Exercise description
The lines to return are those from the one containing "The Blender code" down to the one containing "return faces", inclusive; return them exactly and nothing else.

Data records
<<<<

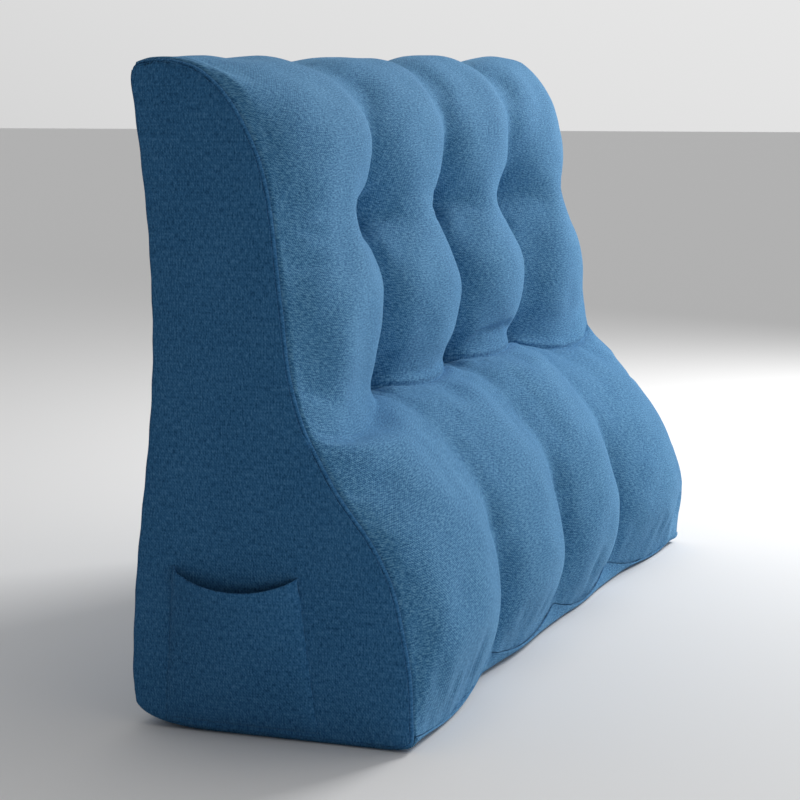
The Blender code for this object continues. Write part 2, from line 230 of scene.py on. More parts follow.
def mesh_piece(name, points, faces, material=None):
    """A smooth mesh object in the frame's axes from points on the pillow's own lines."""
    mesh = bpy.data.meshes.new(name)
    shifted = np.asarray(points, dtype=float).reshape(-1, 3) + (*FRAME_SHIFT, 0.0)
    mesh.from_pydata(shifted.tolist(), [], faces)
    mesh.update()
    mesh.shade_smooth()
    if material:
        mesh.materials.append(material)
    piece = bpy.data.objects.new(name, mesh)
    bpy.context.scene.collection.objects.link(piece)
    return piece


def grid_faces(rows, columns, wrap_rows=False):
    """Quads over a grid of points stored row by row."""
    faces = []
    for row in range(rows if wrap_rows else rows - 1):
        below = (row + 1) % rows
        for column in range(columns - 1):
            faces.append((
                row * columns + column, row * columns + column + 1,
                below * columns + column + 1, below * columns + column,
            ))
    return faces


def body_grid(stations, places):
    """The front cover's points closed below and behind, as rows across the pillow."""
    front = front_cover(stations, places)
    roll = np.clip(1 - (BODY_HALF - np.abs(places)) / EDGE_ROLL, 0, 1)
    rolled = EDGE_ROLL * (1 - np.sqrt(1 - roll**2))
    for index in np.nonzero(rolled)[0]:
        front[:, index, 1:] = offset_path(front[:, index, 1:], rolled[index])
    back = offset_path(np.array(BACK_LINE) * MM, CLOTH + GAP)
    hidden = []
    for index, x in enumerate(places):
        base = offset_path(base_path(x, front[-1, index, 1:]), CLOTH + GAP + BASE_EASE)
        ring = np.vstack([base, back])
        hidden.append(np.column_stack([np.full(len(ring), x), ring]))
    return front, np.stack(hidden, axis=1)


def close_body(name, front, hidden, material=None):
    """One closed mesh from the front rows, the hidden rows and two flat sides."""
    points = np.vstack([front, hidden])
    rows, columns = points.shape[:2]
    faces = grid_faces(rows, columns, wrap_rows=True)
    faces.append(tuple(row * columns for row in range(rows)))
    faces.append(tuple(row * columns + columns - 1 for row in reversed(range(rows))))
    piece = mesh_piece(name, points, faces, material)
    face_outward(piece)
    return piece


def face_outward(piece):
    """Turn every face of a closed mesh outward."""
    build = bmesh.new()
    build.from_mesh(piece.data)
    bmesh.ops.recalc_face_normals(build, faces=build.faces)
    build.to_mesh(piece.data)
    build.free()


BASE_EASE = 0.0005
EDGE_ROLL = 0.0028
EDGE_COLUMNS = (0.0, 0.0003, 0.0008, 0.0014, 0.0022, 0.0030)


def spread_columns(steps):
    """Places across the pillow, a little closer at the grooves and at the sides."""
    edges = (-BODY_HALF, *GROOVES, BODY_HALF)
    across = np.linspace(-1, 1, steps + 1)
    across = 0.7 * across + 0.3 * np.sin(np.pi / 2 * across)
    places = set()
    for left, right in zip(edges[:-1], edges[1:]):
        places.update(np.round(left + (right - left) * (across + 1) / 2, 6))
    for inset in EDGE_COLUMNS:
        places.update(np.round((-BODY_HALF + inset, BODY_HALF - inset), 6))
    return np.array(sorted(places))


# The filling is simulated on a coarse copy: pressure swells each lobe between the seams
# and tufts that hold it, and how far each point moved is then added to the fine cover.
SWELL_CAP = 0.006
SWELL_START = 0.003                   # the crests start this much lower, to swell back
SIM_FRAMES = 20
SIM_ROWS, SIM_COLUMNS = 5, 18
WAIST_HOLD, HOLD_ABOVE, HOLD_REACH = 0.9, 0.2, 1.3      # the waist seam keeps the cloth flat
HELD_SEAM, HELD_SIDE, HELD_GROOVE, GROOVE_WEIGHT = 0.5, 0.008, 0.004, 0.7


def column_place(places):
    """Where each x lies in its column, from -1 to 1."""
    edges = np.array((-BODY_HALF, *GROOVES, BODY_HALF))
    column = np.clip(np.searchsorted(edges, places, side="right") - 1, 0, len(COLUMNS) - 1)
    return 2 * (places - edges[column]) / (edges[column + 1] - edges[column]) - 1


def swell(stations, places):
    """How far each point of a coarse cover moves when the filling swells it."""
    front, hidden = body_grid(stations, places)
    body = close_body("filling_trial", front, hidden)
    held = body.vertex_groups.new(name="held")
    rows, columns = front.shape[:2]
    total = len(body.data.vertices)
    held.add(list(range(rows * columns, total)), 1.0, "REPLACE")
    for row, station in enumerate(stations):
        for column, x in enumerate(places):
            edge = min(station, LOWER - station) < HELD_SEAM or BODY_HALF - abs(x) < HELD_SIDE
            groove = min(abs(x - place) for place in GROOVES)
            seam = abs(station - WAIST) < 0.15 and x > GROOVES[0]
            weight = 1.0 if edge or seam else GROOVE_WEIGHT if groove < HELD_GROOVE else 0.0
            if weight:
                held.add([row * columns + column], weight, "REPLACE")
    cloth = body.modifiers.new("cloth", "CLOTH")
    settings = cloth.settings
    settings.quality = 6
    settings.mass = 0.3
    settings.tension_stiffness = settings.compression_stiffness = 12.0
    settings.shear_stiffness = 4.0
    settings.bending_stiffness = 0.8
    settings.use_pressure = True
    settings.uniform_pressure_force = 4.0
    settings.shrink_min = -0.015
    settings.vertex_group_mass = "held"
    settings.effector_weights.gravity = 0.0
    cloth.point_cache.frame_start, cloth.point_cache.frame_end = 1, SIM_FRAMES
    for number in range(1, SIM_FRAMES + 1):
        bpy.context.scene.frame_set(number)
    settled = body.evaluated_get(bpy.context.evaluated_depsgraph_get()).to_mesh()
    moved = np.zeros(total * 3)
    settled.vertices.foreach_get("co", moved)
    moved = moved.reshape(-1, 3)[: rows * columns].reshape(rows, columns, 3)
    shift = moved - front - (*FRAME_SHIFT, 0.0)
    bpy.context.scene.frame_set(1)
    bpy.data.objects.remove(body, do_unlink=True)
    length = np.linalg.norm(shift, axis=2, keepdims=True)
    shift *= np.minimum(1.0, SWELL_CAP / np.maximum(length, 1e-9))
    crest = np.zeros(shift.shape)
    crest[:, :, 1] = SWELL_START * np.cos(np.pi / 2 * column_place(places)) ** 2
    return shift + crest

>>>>
<<<<

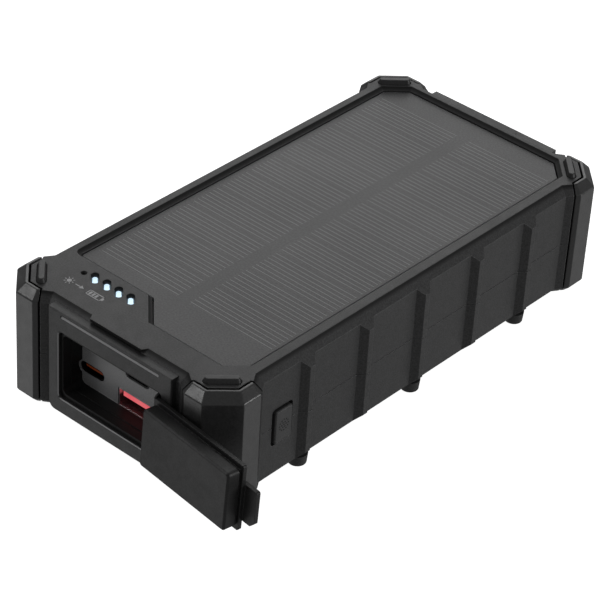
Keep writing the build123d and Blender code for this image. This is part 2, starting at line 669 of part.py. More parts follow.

>>>>
<<<<

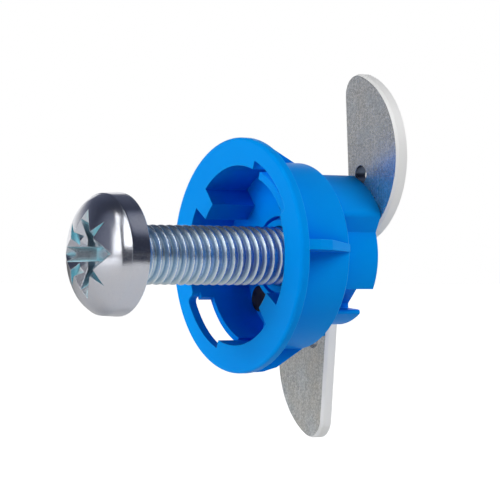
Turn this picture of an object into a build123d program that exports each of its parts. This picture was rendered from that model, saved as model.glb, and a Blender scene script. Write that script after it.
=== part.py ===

>>>>

Written response
The Blender code for this object continues. Write part 2, from line 230 of scene.py on. More parts follow.
def mesh_piece(name, points, faces, material=None):
    """A smooth mesh object in the frame's axes from points on the pillow's own lines."""
    mesh = bpy.data.meshes.new(name)
    shifted = np.asarray(points, dtype=float).reshape(-1, 3) + (*FRAME_SHIFT, 0.0)
    mesh.from_pydata(shifted.tolist(), [], faces)
    mesh.update()
    mesh.shade_smooth()
    if material:
        mesh.materials.append(material)
    piece = bpy.data.objects.new(name, mesh)
    bpy.context.scene.collection.objects.link(piece)
    return piece


def grid_faces(rows, columns, wrap_rows=False):
    """Quads over a grid of points stored row by row."""
    faces = []
    for row in range(rows if wrap_rows else rows - 1):
        below = (row + 1) % rows
        for column in range(columns - 1):
            faces.append((
                row * columns + column, row * columns + column + 1,
                below * columns + column + 1, below * columns + column,
            ))
    return faces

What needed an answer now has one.